One of the most widely used formats is E57. It is an open, vendor‑neutral format designed specifically for 3D data. E57 supports high‑precision point coordinates, color information, intensity values, and scan metadata, making it well-suited for long‑term archiving and data exchange between different software platforms. The openness of the E57 format makes it the most frequently and eagerly used format for 3D data, allowing the creation of custom software solutions for point-cloud edition.

PTS, PTX, and XYZ formats represent simpler, ASCII‑based point‑cloud formats. They store point coordinates—and optionally color or intensity—in a plain text structure. While these formats are easy to read and widely supported, they result in significantly larger file sizes and limited metadata support. As a result, they are typically used for data exchange, troubleshooting, or compatibility with legacy software rather than as final master datasets.

For project environments centered around Autodesk products, RCP/RCS formats are commonly used. These are indexed point‑cloud formats optimized for visualization and performance in Autodesk applications such as Revit, AutoCAD, and Navisworks. RCP files act as project containers, referencing one or more RCS files, which store the indexed scan data. While highly efficient for design and coordination workflows, RCP/RCS are proprietary and are usually generated from original scan formats such as E57 or native scanner data.

Scanner manufacturers also provide native proprietary formats, such as FLS, ZFS, or others, depending on the hardware and software ecosystem. These formats preserve full scanner metadata and are used during registration and processing stages. However, they are typically converted to open or platform‑specific formats before delivery to ensure interoperability and long‑term accessibility.

In practice, professional scanning workflows often use a combination of formats: proprietary formats for processing, E57 or LAS as neutral master deliverables, and RCP/RCS or similar for design and review purposes. Selecting the appropriate point‑cloud format is a key part of a data management strategy, ensuring that the scan data remains accurate, usable, and compatible throughout the asset lifecycle.

Application of point-cloud

How we use point clouds depends only on our imagination. Increasing the availability of scanning devices and point cloud processing capabilities open up endless possibilities for users. As a company operating primarily in the oil and gas industry, we will focus on these applications, highlighting only the potential for use in other industries.

In the industrial sector, point clouds are used for as-built documentation, engineering support, and asset digitalization. Facilities such as oil and gas installations, refineries, power plants, and manufacturing sites often have complex environments where accurate documentation is essential. Point clouds offer a precise geometric reference that captures the asset's current state, including deviations from design and undocumented changes.

Point-cloud data supports engineering and design workflows by providing a reference for 3D modeling, retrofit planning, and layout verification. Engineers use point clouds directly or convert them into 3D models for clash detection, equipment replacement studies, and constructability reviews. In offshore and brownfield settings, this reduces the need for site visits, lowers safety risks, and improves design accuracy.

Another key application is dimensional control. Point clouds enable precise measurements, alignment checks, and tolerance analysis of structures, piping, and equipment. This is particularly important for prefabrication, module installation, and life‑extension projects where dimensional accuracy directly impacts cost and schedule.

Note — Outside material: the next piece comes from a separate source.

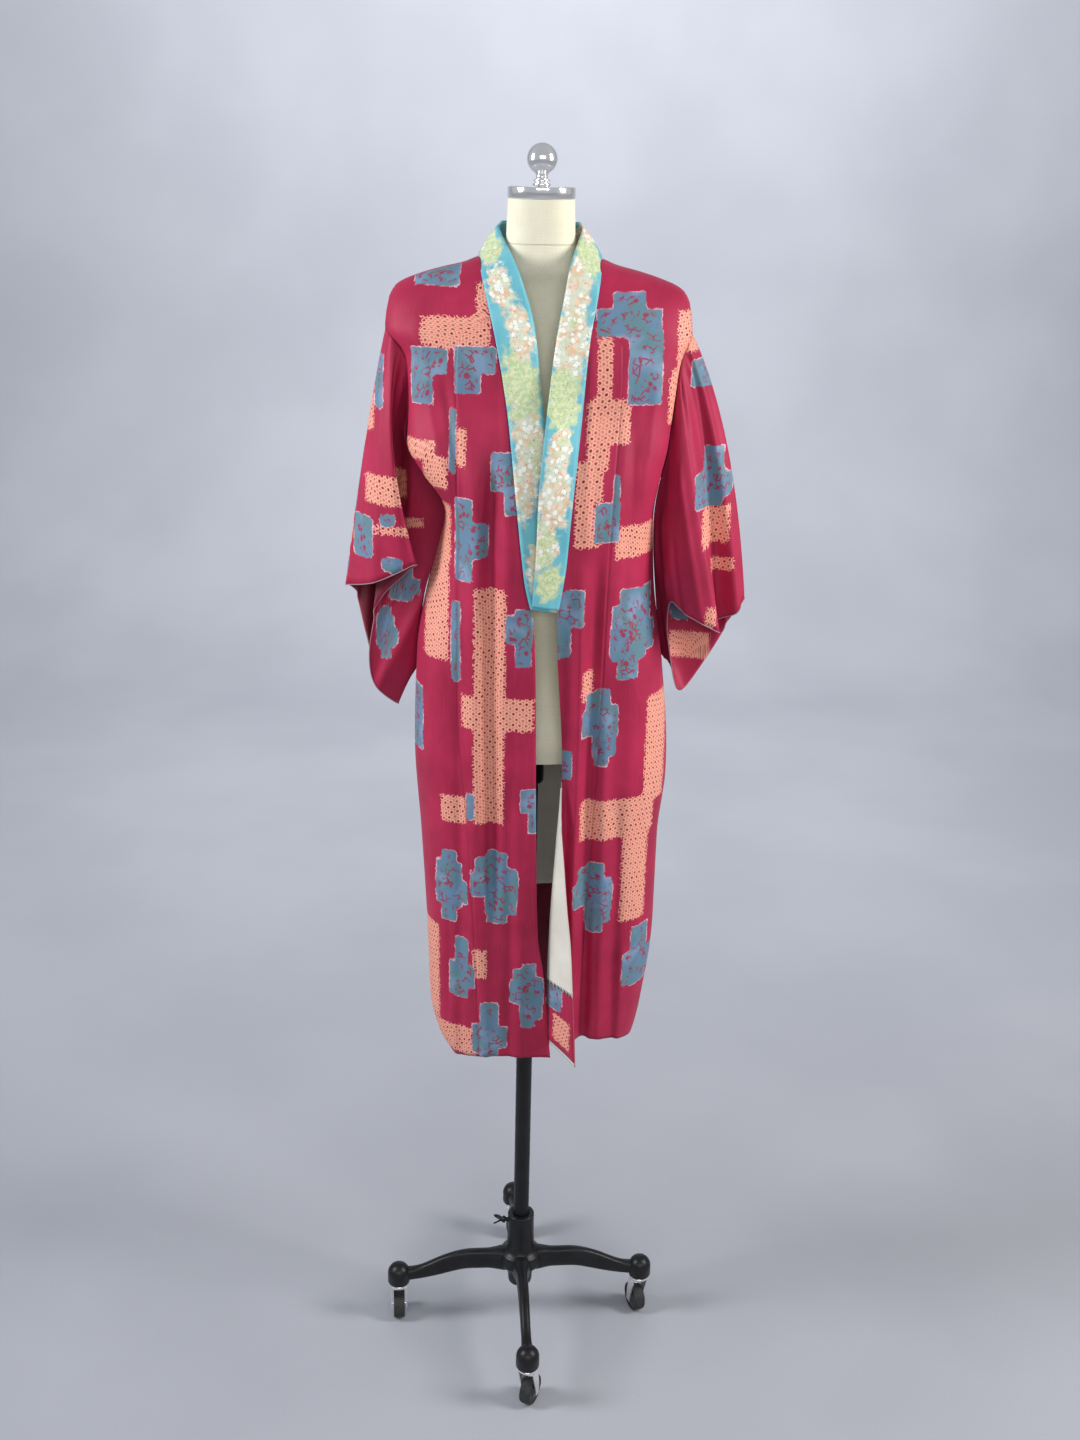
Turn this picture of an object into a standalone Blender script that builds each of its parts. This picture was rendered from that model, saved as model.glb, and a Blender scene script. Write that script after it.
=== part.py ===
"""Silk kimono worn open on a limbless dress form with a four-caster stand.

Metres, +Z up. The wearer faces -Y, so the wearer's right side is at -X.
Cloth is thin walls through sections worked out from the tables below; the
form, the pole, the base and the casters are solid pieces. The stand's axis
is at (AXIS_X, 0); everything is modelled about it and hangs from one empty.
"""
import math
from collections import namedtuple

import bmesh
import bpy
from mathutils import Matrix, Vector

# ---------------------------------------------------------------- sizes
OBJECT_NAME = "silk_kimono_on_dress_form"
AXIS_X = -0.0180          # puts the origin under the middle of the bounding box

CLOTH = 0.0016            # wall of the silk and its backing
BAND = 0.0026             # wall of the doubled collar band
LINING = 0.0010           # wall of lining and hem facing
SEAM = 0.0005             # half the gap left at a seam
NECK_SEAM = 0.0014        # gap between a panel and the collar band
LIFT = 0.0004             # gap between stacked layers

BODY_X = 0.010            # middle of the garment, a little off the axis
ROUND = 2.3               # exponent of the body's rounded plan section
YOKE_Z = 1.62             # the cloth starts to turn over the shoulder here
YOKE_ROUND = 2.2          # exponent of that turn
KENSAKI_Z = 1.735         # top point of the front overlap panels
COLLAR_END_Z = 1.345      # lower end of the collar band
FLAP_TOP_Z = 1.10         # the left front's edge turns outward below this
NECK_HALF = 0.083         # neckline from the axis to the shoulder seam point
NECK_BACK = 0.072         # neckline depth behind the axis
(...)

Point clouds also play an essential role in digital twin and asset management platforms, where verified scan data is combined with panoramic imagery, engineering models, and operational data. This creates a spatially accurate digital representation of the facility that supports maintenance planning, inspections, and long‑term data reuse.

In construction and infrastructure projects, point clouds are used for progress tracking, quality assurance, and as‑built validation. Scanned data is compared against design models to assess construction accuracy and detect deviations early. Infrastructure assets such as bridges, tunnels, roads, and rail corridors benefit from point‑cloud‑based documentation due to the scale and complexity of their geometry.

In architecture and the built environment, point clouds support building documentation, renovation, and heritage preservation. Accurate scan data allows architects and designers to work with reliable geometry for refurbishment projects, especially where original drawings are incomplete or outdated. In heritage applications, point clouds provide a non‑intrusive method for documenting historic structures while preserving fine geometric detail.

In mining and surveying, point clouds are used for volume calculations, deformation monitoring, and terrain analysis. Repeated scans enable change detection over time, supporting safety assessments and operational planning. Environmental applications include coastline monitoring, landslide analysis, and forestry studies, where point clouds provide detailed spatial datasets for natural environments.

Point‑cloud technology is also applied in transportation, automotive, robotics, and virtual reality, where accurate spatial data is essential for simulation, navigation, and visualization. In urban planning and smart‑city initiatives, point clouds form the geometric backbone for large‑scale city models and spatial analysis.

Summary

Capnor specializes in the acquisition and processing of 3D laser scanning data. Our core expertise lies in large‑scale projects that involve thousands of scan positions captured on a single asset, which naturally creates significant challenges during data processing and registration.

In recent years, rapid advances in hardware and software have greatly improved data processing capabilities. While this progress has increased efficiency, it can also create a misleading impression that data processing is straightforward and fully automated. In practice, achieving reliable and high‑quality results still requires experience, robust procedures, and expert oversight.

With over 20 years of industry experience, Capnor has developed proven workflows, detailed procedures, and proprietary software solutions that optimize data processing while maintaining strict quality standards. Our teams are involved at every stage of the project lifecycle—from planning and field scanning, through data processing and quality control, to the delivery of final reports, registered point clouds, or 3D models.

This end‑to‑end involvement enables a holistic approach to each project and ensures a clear understanding of both the capabilities and limitations of 3D scanners and processing software.

At Capnor, we are committed to continuous improvement and to meeting our clients’ expectations by consistently delivering accurate, reliable, and high‑quality data.